I commenti a caldo, diffusi per voce di Rick McElroy, Cybersecurity strategist di VMware Carbon Black, evidenziano come l’island hopping stia avendo “un impatto crescente sulle violazioni: l’11% degli intervistati lo cita tra le cause principali. In associazione con altri rischi rappresentati da terze parti, come le applicazioni di terzi e la catena di approvvigionamento, è chiaro come l’impresa intesa nella propria interezza risulti messa sotto pressione”. “Gli ambienti a compartimenti stagni, difficili da gestire, forniscono fin da subito un vantaggio agli aggressori – prosegue McElroy -. Le evidenze dimostrano come questi ultimi prendano il sopravvento quando la sicurezza non coincide con una caratteristica intrinseca dell’ambiente. Poiché il panorama delle minacce informatiche raggiunge la saturazione, è giunto il momento di razionalizzare, pensare in modo strategico e fare chiarezza sull’implementazione della sicurezza”.
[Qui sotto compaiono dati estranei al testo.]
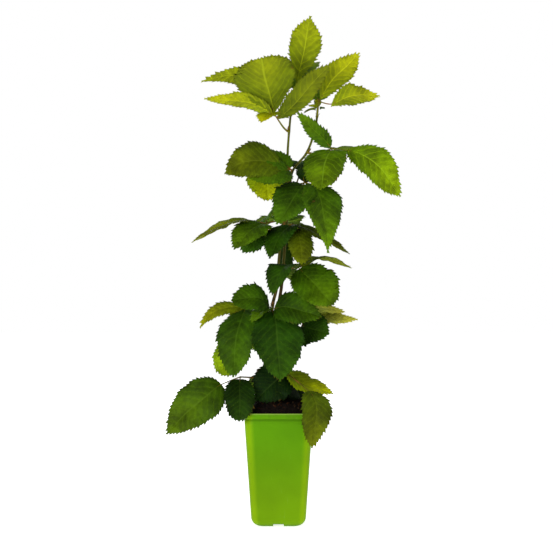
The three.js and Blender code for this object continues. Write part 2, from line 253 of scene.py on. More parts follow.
# %% [markdown]
# ## From grids to meshes
#
# A *skin* is one closed body: a stack of rings of equally many points, joined by four-sided faces
# and closed by a cap at each end. A piece is many skins in one mesh, because Blender is happier
# with a few large meshes than with hundreds of small ones.
#
# Three things travel with the points: `place` says where a point lies on its leaf, `tone` is the
# plain colour that its skin was dealt, and the UV map gives each skin its own rectangle.

# %% Skins and pieces
UV_RIM = 0.004


def skin(rings, tone, left, right, place=(0, 0, 0)):
    """One closed body: rings is rows by columns by 3, and left and right give each face's UVs."""
    rows, columns = rings.shape[:2]
    place = np.broadcast_to(place, (rows, columns, 3))
    tone = np.broadcast_to(np.array([*tone, 1.0]), (rows, columns, 4))
    return {"rings": rings, "place": place, "tone": tone, "left": left, "right": right}


def skin_faces(one, start):
    """The quads between rings and the two caps, as point numbers, turned to face outwards.

    A closed body's volume is the sum over its triangles of a . (b x c) / 6. Where that comes out
    negative the body is inside out, and every face is read backwards.
    """
    rows, columns = one["rings"].shape[:2]
    row = np.arange(rows - 1)[:, None] * columns
    column = np.arange(columns)
    after = (column + 1) % columns
    quads = np.stack([row + column, row + after, row + columns + after, row + columns + column], -1)
    uvs = np.stack([one["left"][:-1], one["right"][:-1], one["right"][1:], one["left"][1:]], 2)
    quads = quads.reshape(-1, 4)
    uvs = uvs.reshape(-1, 4, 2)
    points = one["rings"].reshape(-1, 3)
    points = points - points.mean(0)
    a, b, c, d = (points[quads[:, i]] for i in range(4))
    volume = (a * np.cross(b, c)).sum() + (a * np.cross(c, d)).sum()
    bottom = np.arange(columns)[::-1]
    top = (rows - 1) * columns + np.arange(columns)
    caps = [(bottom, one["left"][0][::-1]), (top, one["left"][-1])]
    if volume < 0:
        quads, uvs = quads[:, ::-1], uvs[:, ::-1]
        caps = [(ring[::-1], uv[::-1]) for ring, uv in caps]
    return quads + start, uvs, [(ring + start, uv) for ring, uv in caps]


def make_piece(name, skins, material, nodes):
    """One mesh object from many skins, which stands for the given nodes of the plain model."""
    faces, uvs, start = [], [], 0
    for one in skins:
        quads, quad_uvs, caps = skin_faces(one, start)
        faces += quads.tolist() + [ring.tolist() for ring, _ in caps]
        uvs += [quad_uvs.reshape(-1, 2)] + [uv for _, uv in caps]
        start += one["rings"].shape[0] * one["rings"].shape[1]
    points = np.concatenate([one["rings"].reshape(-1, 3) for one in skins]) * MM
    mesh = bpy.data.meshes.new(name)
    mesh.from_pydata(points.tolist(), [], faces)
    mesh.polygons.foreach_set("use_smooth", np.ones(len(faces), bool))
    uv_map = mesh.uv_layers.new(name="OFBake")
    uv_map.data.foreach_set("uv", np.concatenate(uvs).astype(np.float32).ravel())
    for key, kind, field in [("place", "FLOAT_VECTOR", "vector"), ("tone", "FLOAT_COLOR", "color")]:
        values = np.concatenate([one[key].reshape(-1, one[key].shape[-1]) for one in skins])
        attribute = mesh.attributes.new(key, kind, "POINT")
        attribute.data.foreach_set(field, values.astype(np.float32).ravel())
    mesh.materials.append(material)
    piece = bpy.data.objects.new(name, mesh)
    scene.collection.objects.link(piece)
    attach(piece, "root")
    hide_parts(*nodes)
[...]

Quanto, infine, alla situazione post-Covid, McElroy chiarisce che lo scenario venutosi a creare “ha puntato i riflettori sulla resilienza del business e sulla pianificazione del ripristino d’emergenza. Le organizzazioni che hanno ritardato l’adozione dell’autenticazione multifattoriale sembrano trovarsi a dover affrontare notevoli sfide. Il 25% degli intervistati italiani, infatti, afferma che l’incapacità di implementare l’Mfa rappresenti la più grande minaccia alla resilienza del business che si trovano a dover affrontare in questo momento”.
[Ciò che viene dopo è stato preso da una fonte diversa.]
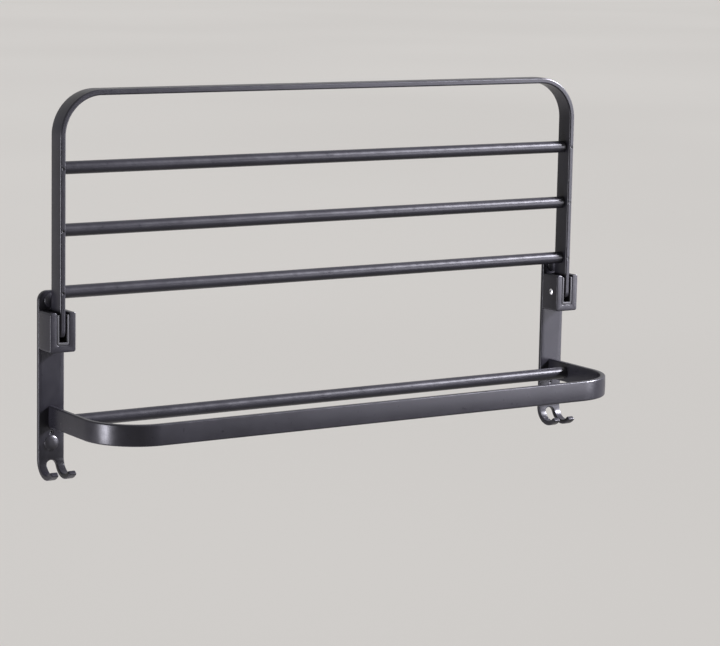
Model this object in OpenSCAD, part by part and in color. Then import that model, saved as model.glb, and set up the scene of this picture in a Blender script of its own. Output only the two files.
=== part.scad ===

“I risultati dell’indagine 2020 – conclude – suggeriscono come i team di sicurezza debbano lavorare in tandem con i leader aziendali per spostare il potere dagli aggressori ai difensori. Dobbiamo inoltre collaborare con i team IT e lavorare per rimuovere la complessità che sta appesantendo il modello attuale. Costruendo la sicurezza in modo intrinseco nel tessuto dell’impresa, con applicazioni, cloud e dispositivi, i team possono ridurre significativamente la superficie suscettibile di attacchi, ottenere una maggiore visibilità sulle minacce e capire dove esistono vulnerabilità di security”.